Q: Is Zotero Integration the same as the Citations plugin?
No. The Citations plugin is an older community plugin that has largely been superseded by Zotero Integration (formerly called “Obsidian Zotero Desktop Connector”). Zotero Integration is actively maintained, supports live annotation import, and has better template support via Templater. If you’re setting up fresh, use Zotero Integration.
Q: Can I use these plugins if I’m not a PhD student — for example, as an undergraduate?
Yes, though some are more immediately useful depending on how many sources you’re managing.
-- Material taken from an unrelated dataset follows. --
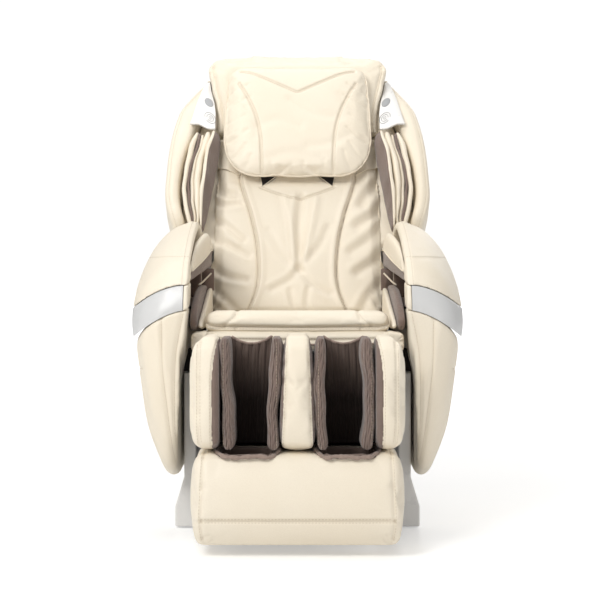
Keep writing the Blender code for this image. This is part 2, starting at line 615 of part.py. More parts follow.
def back_upholstery():
    outline = [(-0.236, 0.035), (0.236, 0.035), (0.242, 0.16), (0.236, 0.28), (0.224, 0.44), (0.212, 0.612)]
    outline += [(-0.212, 0.612), (-0.224, 0.44), (-0.236, 0.28), (-0.242, 0.16)]
    panel("back_cushion", outline, CUSHION_FRONT, CUSHION_BACK, LEATHER, back_pivot, 0.008)
    cover = [(0.616, 0.215, -0.095), (0.70, 0.226, -0.095), (0.775, 0.236, -0.095), (0.835, 0.252, -0.070)]
    cover += [(0.868, 0.262, -0.060), (0.8685, 0.263, 0.105), (0.892, 0.260, 0.105), (0.906, 0.248, 0.070)]
    rings = []
    for s, half, rear in cover:
        front = -0.126 + 0.9 * max(0.0, s - 0.872)
        rings.append([(-half, front, s), (half, front, s), (half, rear, s), (-half, rear, s)])
    loft("head_cover", rings, LEATHER, back_pivot, rounding=0.008)


back_frame()
back_shell()
pair("wing", wing)
pair("speaker_panel", speaker_panel)
pair("shoulder_airbag_outer", lambda n, s: shoulder_airbag(n, s, SHOULDER_OUTER))
pair("shoulder_airbag_inner", lambda n, s: shoulder_airbag(n, s, SHOULDER_INNER))
back_upholstery()

pillow_pivot = pivot("pillow_hinge_axis", -0.134, 0.838, back_pivot)
pillow_side = [(0.165, -0.006), (0.188, -0.014), (0.199, -0.036), (0.207, -0.13), (0.207, -0.24)]
pillow_side += [(0.200, -0.290), (0.184, -0.333), (0.153, -0.368), (0.112, -0.384), (0.050, -0.389)]
pillow_outline = pillow_side + [(-x, s) for x, s in reversed(pillow_side)]
panel("head_pillow", pillow_outline, -0.046, 0.001, LEATHER, pillow_pivot, rounding=0.012)


# ---- massage mechanism ----------------------------------------------------------------------
def carriage():
    """The box that climbs the guide rails, with a sleeve on each rail and a nut on the screw."""
    unit = block("massage_carriage", (-0.090, -0.030, -0.06), (0.090, 0.022, 0.06), BLACK, carriage_axis, 0.006)
    for side in (-1, 1):
        low, high = sided(side, 0.085, 0.136)
        weld(unit, block("sleeve", (low, -0.014, -0.045), (high, 0.014, 0.045), None, carriage_axis))
        low, high = sided(side, 0.078, 0.084)
        weld(unit, block("shaft_ear", (low, -0.055, -0.012), (high, -0.02, 0.012), None, carriage_axis))
        x = RAIL_X * side
        cut(unit, rod("sleeve_bore", (x, 0, -0.1), (x, 0, 0.1), RAIL_R + RUNNING_GAP, None, carriage_axis))
    weld(unit, rod("kneading_shaft", (-0.082, -0.046, 0), (0.082, -0.046, 0), 0.006, None, carriage_axis, 16))
    cut(unit, rod("nut_bore", (0, 0, -0.1), (0, 0, 0.1), 0.0085, None, carriage_axis))


def massage_head(name, side):
    """A rocking arm on the kneading shaft with a roller at each end."""
    axis = pivot(f"{name}_axis", -0.046, 0, carriage_axis, x=0.050 * side)
    hub = rod(name, (-0.010, 0, 0), (0.010, 0, 0), 0.012, CHROME, axis, 16)
    for end in (-1, 1):
        arm = [(-0.009, 0), (-0.024, end * 0.050), (-0.012, end * 0.058), (0.006, end * 0.006)]
        weld(hub, slab("rocker", arm, -0.006, 0.006, None, axis))
        weld(hub, ball("roller", (0, -0.0195, end * 0.056), 0.0200, None, axis))
    cut(hub, rod("hub_bore", (-0.03, 0, 0), (0.03, 0, 0), 0.006 + RUNNING_GAP, None, axis, 16))


carriage_axis = pivot("carriage_axis", 0, CARRIAGE_S, back_pivot)
carriage()
pair("massage_head", massage_head)
rod("lead_screw", (0, 0, 0.050), (0, 0, 0.840), 0.0080, CHROME, back_pivot, 12)


# ---- leg rest -------------------------------------------------------------------------------
def leg_frame():
    """The hinge shaft, two hangers, a cross plate and the lift lever."""
    frame = rod("leg_frame", (-0.213, LEG_Y, LEG_Z), (0.213, LEG_Y, LEG_Z), 0.010, STEEL, leg)
    parts = [block("cross_plate", (-0.17, -0.444, 0.26), (0.17, -0.436, 0.33), None, leg)]
    for side in (-1, 1):
        low, high = sided(side, 0.148, 0.170)
        parts.append(block("hanger", (low, -0.445, 0.25), (high, -0.432, 0.435), None, leg))
        low, high = sided(side, 0.148, 0.192)
        parts.append(block("housing_tab", (low, -0.4615, 0.36), (high, -0.440, 0.385), None, leg))
    for x in (-0.100, -0.075):
        lever = [(-0.440, 0.285), (-0.440, 0.330), (-0.415, 0.322), (-0.407, 0.310), (-0.415, 0.298)]
        parts.append(slab("lever", lever, x, x + 0.005, None, leg))
    weld(frame, *parts)


def calf_side_view(front, top):
    return [
        (CALF_REAR - 0.031, CALF_LOW), (CALF_REAR - 0.031, top - 0.045), (CALF_REAR - 0.060, top - 0.008),
        (-0.560, top), (front + 0.040, top - 0.004), (front + 0.010, top - 0.030), (front, top - 0.075),
        (front, CALF_LOW + 0.055), (front + 0.015, CALF_LOW + 0.012), (front + 0.045, CALF_LOW),
    ]


def calf_pad(name, side):
    low, high = sided(side, CALF_PAD_IN, CALF_HALF)
    slab(name, calf_side_view(-0.650, 0.494), low, high, LEATHER, leg, rounding=0.014, segments=3)


def calf_airbags(label, side):
    """Two bags in each well, on its outer and inner wall."""
    for word, low, high in (("outer", 0.146, 0.1725), ("inner", 0.0385, 0.066)):
        low, high = sided(side, low, high)
        view = calf_side_view(-0.636, 0.486)
        slab(label.replace("bag", f"bag_{word}"), view, low, high, FABRIC, leg, rounding=0.008)


def calf_middle():
    half_top, half_low = 0.026, 0.0365
    view = calf_side_view(-0.652, 0.496)
    pad = []
    for side in (-1, 1):
        ring = []
        for y, z in view:
            share = (z - CALF_LOW) / (0.496 - CALF_LOW)
            ring.append((side * (half_low + (half_top - half_low) * share), y, z))
        pad.append(ring)
    loft("calf_pad_middle", pad, LEATHER, leg, rounding=0.007)
    low, high = CALF_REAR - 0.030, CALF_REAR
    block("calf_housing", (-0.228, low, CALF_LOW + 0.002), (0.228, high, 0.452), BLACK, leg, 0.006)


leg_frame()
pair("calf_pad", calf_pad)
pair("calf_airbag", calf_airbags)
calf_middle()


# ---- foot unit ------------------------------------------------------------------------------
FOOT_WELL = (0.046, 0.178, -0.632, -0.492)  # inner x, outer x, front y, rear y
FOOT_FLOOR = 0.078


def foot_unit():
    """The boot: a padded tray with a well for each foot, on two bars that slide behind the housing."""
    side_view = [(-0.463, 0.050), (-0.463, 0.228), (-0.60, FOOT_HIGH), (-0.638, 0.222), (-0.660, 0.170)]
    side_view += [(-0.670, 0.110), (-0.664, 0.055), (-0.635, FOOT_LOW), (-0.49, FOOT_LOW)]
    boot = slab("foot_shell", side_view, -FOOT_HALF, FOOT_HALF, LEATHER, foot_axis, rounding=0.018)
    inner, outer, front, rear = FOOT_WELL
    for side in (-1, 1):
        low, high = sided(side, inner, outer)
        cut(boot, block("well", (low, front, FOOT_FLOOR), (high, rear, 0.30), None, foot_axis, 0.012, 2))
        low, high = sided(side, 0.100, 0.120)
        weld(boot, block("bar_root", (low, -0.475, 0.10), (high, -0.448, 0.19), None, foot_axis))
        weld(boot, block("slide_bar", (low, -0.459, 0.12), (high, -0.448, 0.400), None, foot_axis))


def foot_sole(name, side):
    """The removable footbed that lies on the floor of each well."""
    low, high = sided(side, FOOT_WELL[0] + 0.013, FOOT_WELL[1] - 0.013)
    low_y, high_y = FOOT_WELL[2] + 0.013, FOOT_WELL[3] - 0.013
    floor = FOOT_FLOOR + REST_GAP
    block(name, (low, low_y, floor), (high, high_y, floor + 0.010), FABRIC, foot_axis, 0.004)


foot_axis = pivot("foot_slide_axis", 0, 0, leg)
foot_unit()
pair("foot_sole", foot_sole)
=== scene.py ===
"""Looks of the massage chair: upholstery, trim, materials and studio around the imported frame."""

import math

import bmesh
import bpy
import numpy as np
from mathutils import Matrix, Vector
from mathutils.bvhtree import BVHTree


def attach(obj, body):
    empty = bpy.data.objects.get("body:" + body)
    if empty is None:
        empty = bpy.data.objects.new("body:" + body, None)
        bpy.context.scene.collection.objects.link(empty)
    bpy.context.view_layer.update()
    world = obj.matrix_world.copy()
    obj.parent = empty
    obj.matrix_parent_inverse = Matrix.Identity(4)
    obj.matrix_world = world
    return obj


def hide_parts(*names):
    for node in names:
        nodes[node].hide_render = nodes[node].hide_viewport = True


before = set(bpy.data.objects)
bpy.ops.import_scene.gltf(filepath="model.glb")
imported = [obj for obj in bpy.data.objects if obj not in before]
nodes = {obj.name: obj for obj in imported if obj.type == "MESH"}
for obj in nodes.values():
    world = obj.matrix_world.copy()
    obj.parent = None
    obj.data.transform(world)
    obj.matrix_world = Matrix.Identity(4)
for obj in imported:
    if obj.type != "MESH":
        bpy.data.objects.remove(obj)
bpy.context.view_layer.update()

SIDES = ((-1, "left"), (1, "right"))
BACK_PLACE = Matrix.Translation((0, 0.14, 0.42)) @ Matrix.Rotation(-math.radians(26), 4, "X")
PILLOW_PLACE = BACK_PLACE @ Matrix.Translation((0, -0.134, 0.838))
FRONT = Vector((0, -1, 0))
BACK_FRONT = (BACK_PLACE.to_3x3() @ FRONT).normalized()  # out of the backrest, to the sitter


# ---- curves and tables ----------------------------------------------------------------------
def spline(points, count, closed=False):
    """Evenly spaced points on a smooth curve through the given ones."""
    p = np.array(points, float)
    if closed:
        p = np.vstack((p[-1:], p, p[:2]))
    else:
        p = np.vstack((2 * p[0] - p[1], p, 2 * p[-1] - p[-2]))
    steps = np.linspace(0, 1, 16, endpoint=False)[:, None]
    run = []
    for a, b, c, d in zip(p, p[1:], p[2:], p[3:]):
        run.append(
            0.5
            * (
                2 * b
                + (c - a) * steps
                + (2 * a - 5 * b + 4 * c - d) * steps**2
                + (3 * b - a - 3 * c + d) * steps**3
            )
        )
    run = np.vstack(run + [p[-2:-1]])
    length = np.concatenate(([0], np.cumsum(np.linalg.norm(np.diff(run, axis=0), axis=1))))
    at = np.linspace(0, length[-1], count, endpoint=not closed)
    return np.column_stack([np.interp(at, length, run[:, i]) for i in range(run.shape[1])])


def reading(table, at):
    """Smooth reading of a table of (position, value) pairs."""
    x, y = np.array(table, float).T
    slope = np.gradient(y, x)
    at = np.clip(at, x[0], x[-1])
    i = np.clip(np.searchsorted(x, at) - 1, 0, len(x) - 2)
    h = x[i + 1] - x[i]
    t = (at - x[i]) / h
    return (
        (2 * t**3 - 3 * t**2 + 1) * y[i]
        + (t**3 - 2 * t**2 + t) * h * slope[i]
        + (3 * t**2 - 2 * t**3) * y[i + 1]
        + (t**3 - t**2) * h * slope[i + 1]
    )


def placed(points, place):
    """Points moved by a matrix."""
    m = np.array(place)
    return np.array(points, float) @ m[:3, :3].T + m[:3, 3]


def on_back(points, depth=-0.128):
    """(x, height along the back) points on the backrest's front."""
    return placed([(x, depth, s) for x, s in points], BACK_PLACE)


def mirrored(points):
    return np.array(points, float) * np.array((-1, 1, 1))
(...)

Templater and Omnisearch add value from day one regardless of vault size. Dataview becomes genuinely useful once you have 30–40 notes with consistent structure. If you’re writing a thesis or a major research paper at any level, all five are worth installing.
Q: How do these plugins handle languages other than English?
Markdown is language-agnostic, and Obsidian renders Unicode correctly, so notes in Arabic, Chinese, German, or any other language work fine. Omnisearch’s PDF indexing handles multi-language text reasonably well for born-digital PDFs. Templater templates can be written in any language. The one limitation is that Dataview queries use English syntax (the query language itself is English), but your note content can be in any language.
Q: What’s the best way to back up an Obsidian vault used for research?
Your vault is a folder of plain text files plus attachments. Any backup solution that syncs folders works: Time Machine on Mac, File History on Windows, or cloud storage like Backblaze. If you use Obsidian Sync, it maintains 12 months of version history, which has saved more than a few researchers who accidentally deleted a large note. Treat your vault like you’d treat your dissertation draft: three separate backup locations minimum.